__INFORMATION SUPPLIED__:
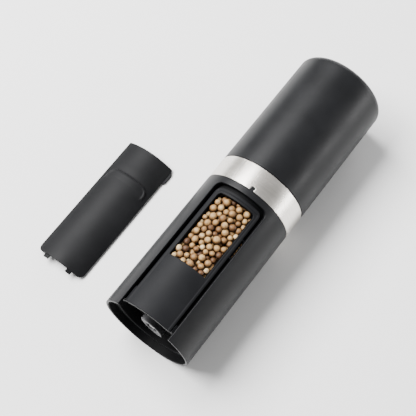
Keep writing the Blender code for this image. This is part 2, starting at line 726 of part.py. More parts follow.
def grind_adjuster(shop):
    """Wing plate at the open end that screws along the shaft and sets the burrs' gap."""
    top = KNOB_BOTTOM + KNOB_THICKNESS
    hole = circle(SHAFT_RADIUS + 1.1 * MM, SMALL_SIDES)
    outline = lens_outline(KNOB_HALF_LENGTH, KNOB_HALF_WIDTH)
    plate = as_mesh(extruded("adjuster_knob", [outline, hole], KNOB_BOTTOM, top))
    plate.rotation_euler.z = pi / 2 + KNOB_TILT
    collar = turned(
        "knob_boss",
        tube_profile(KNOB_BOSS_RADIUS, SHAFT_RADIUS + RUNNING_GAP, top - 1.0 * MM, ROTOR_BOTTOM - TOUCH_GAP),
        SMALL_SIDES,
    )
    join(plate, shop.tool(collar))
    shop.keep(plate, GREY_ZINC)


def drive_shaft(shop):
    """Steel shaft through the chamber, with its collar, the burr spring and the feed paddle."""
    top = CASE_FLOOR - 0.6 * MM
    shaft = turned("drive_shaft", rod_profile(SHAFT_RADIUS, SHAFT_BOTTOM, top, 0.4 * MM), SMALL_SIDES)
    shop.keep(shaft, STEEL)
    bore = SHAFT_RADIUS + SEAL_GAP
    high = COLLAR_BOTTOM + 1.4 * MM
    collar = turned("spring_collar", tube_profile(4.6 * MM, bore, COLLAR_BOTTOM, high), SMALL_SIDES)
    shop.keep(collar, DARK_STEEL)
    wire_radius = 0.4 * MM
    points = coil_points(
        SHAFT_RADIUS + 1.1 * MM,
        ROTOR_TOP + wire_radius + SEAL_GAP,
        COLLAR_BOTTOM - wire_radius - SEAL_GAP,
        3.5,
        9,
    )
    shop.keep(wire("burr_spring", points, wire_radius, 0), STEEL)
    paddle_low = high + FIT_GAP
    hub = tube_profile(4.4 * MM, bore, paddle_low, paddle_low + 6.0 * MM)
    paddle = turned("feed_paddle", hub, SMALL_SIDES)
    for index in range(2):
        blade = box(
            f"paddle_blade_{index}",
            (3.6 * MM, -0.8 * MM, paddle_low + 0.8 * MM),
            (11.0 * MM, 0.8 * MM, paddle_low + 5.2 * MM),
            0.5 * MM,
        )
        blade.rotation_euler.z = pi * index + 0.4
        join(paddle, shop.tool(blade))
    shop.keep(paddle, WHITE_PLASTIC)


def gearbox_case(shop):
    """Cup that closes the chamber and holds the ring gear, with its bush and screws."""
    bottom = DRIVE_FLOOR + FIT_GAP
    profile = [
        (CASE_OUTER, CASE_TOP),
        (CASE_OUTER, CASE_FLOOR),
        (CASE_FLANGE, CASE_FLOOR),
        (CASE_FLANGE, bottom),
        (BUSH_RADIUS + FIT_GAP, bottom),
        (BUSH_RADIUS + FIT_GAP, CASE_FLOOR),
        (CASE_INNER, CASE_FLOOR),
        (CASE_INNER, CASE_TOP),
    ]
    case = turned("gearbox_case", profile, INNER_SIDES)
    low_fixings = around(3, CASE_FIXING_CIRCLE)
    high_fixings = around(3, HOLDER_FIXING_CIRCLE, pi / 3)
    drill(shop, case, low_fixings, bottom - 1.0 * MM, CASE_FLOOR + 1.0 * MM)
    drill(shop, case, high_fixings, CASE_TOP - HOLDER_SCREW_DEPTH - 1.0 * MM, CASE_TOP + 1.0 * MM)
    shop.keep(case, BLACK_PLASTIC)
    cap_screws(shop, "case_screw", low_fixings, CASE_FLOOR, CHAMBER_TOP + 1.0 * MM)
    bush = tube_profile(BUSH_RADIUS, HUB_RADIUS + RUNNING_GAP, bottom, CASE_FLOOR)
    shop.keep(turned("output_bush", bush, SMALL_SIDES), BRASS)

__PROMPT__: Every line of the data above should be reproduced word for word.

__RESPONSE__:
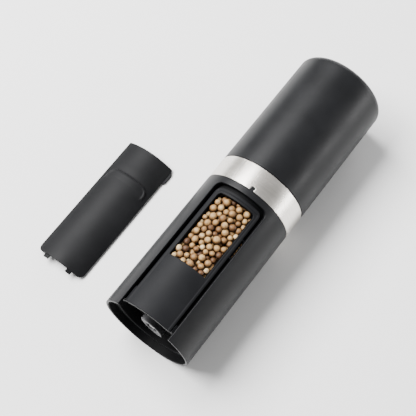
Keep writing the Blender code for this image. This is part 2, starting at line 726 of part.py. More parts follow.
def grind_adjuster(shop):
    """Wing plate at the open end that screws along the shaft and sets the burrs' gap."""
    top = KNOB_BOTTOM + KNOB_THICKNESS
    hole = circle(SHAFT_RADIUS + 1.1 * MM, SMALL_SIDES)
    outline = lens_outline(KNOB_HALF_LENGTH, KNOB_HALF_WIDTH)
    plate = as_mesh(extruded("adjuster_knob", [outline, hole], KNOB_BOTTOM, top))
    plate.rotation_euler.z = pi / 2 + KNOB_TILT
    collar = turned(
        "knob_boss",
        tube_profile(KNOB_BOSS_RADIUS, SHAFT_RADIUS + RUNNING_GAP, top - 1.0 * MM, ROTOR_BOTTOM - TOUCH_GAP),
        SMALL_SIDES,
    )
    join(plate, shop.tool(collar))
    shop.keep(plate, GREY_ZINC)


def drive_shaft(shop):
    """Steel shaft through the chamber, with its collar, the burr spring and the feed paddle."""
    top = CASE_FLOOR - 0.6 * MM
    shaft = turned("drive_shaft", rod_profile(SHAFT_RADIUS, SHAFT_BOTTOM, top, 0.4 * MM), SMALL_SIDES)
    shop.keep(shaft, STEEL)
    bore = SHAFT_RADIUS + SEAL_GAP
    high = COLLAR_BOTTOM + 1.4 * MM
    collar = turned("spring_collar", tube_profile(4.6 * MM, bore, COLLAR_BOTTOM, high), SMALL_SIDES)
    shop.keep(collar, DARK_STEEL)
    wire_radius = 0.4 * MM
    points = coil_points(
        SHAFT_RADIUS + 1.1 * MM,
        ROTOR_TOP + wire_radius + SEAL_GAP,
        COLLAR_BOTTOM - wire_radius - SEAL_GAP,
        3.5,
        9,
    )
    shop.keep(wire("burr_spring", points, wire_radius, 0), STEEL)
    paddle_low = high + FIT_GAP
    hub = tube_profile(4.4 * MM, bore, paddle_low, paddle_low + 6.0 * MM)
    paddle = turned("feed_paddle", hub, SMALL_SIDES)
    for index in range(2):
        blade = box(
            f"paddle_blade_{index}",
            (3.6 * MM, -0.8 * MM, paddle_low + 0.8 * MM),
            (11.0 * MM, 0.8 * MM, paddle_low + 5.2 * MM),
            0.5 * MM,
        )
        blade.rotation_euler.z = pi * index + 0.4
        join(paddle, shop.tool(blade))
    shop.keep(paddle, WHITE_PLASTIC)


def gearbox_case(shop):
    """Cup that closes the chamber and holds the ring gear, with its bush and screws."""
    bottom = DRIVE_FLOOR + FIT_GAP
    profile = [
        (CASE_OUTER, CASE_TOP),
        (CASE_OUTER, CASE_FLOOR),
        (CASE_FLANGE, CASE_FLOOR),
        (CASE_FLANGE, bottom),
        (BUSH_RADIUS + FIT_GAP, bottom),
        (BUSH_RADIUS + FIT_GAP, CASE_FLOOR),
        (CASE_INNER, CASE_FLOOR),
        (CASE_INNER, CASE_TOP),
    ]
    case = turned("gearbox_case", profile, INNER_SIDES)
    low_fixings = around(3, CASE_FIXING_CIRCLE)
    high_fixings = around(3, HOLDER_FIXING_CIRCLE, pi / 3)
    drill(shop, case, low_fixings, bottom - 1.0 * MM, CASE_FLOOR + 1.0 * MM)
    drill(shop, case, high_fixings, CASE_TOP - HOLDER_SCREW_DEPTH - 1.0 * MM, CASE_TOP + 1.0 * MM)
    shop.keep(case, BLACK_PLASTIC)
    cap_screws(shop, "case_screw", low_fixings, CASE_FLOOR, CHAMBER_TOP + 1.0 * MM)
    bush = tube_profile(BUSH_RADIUS, HUB_RADIUS + RUNNING_GAP, bottom, CASE_FLOOR)
    shop.keep(turned("output_bush", bush, SMALL_SIDES), BRASS)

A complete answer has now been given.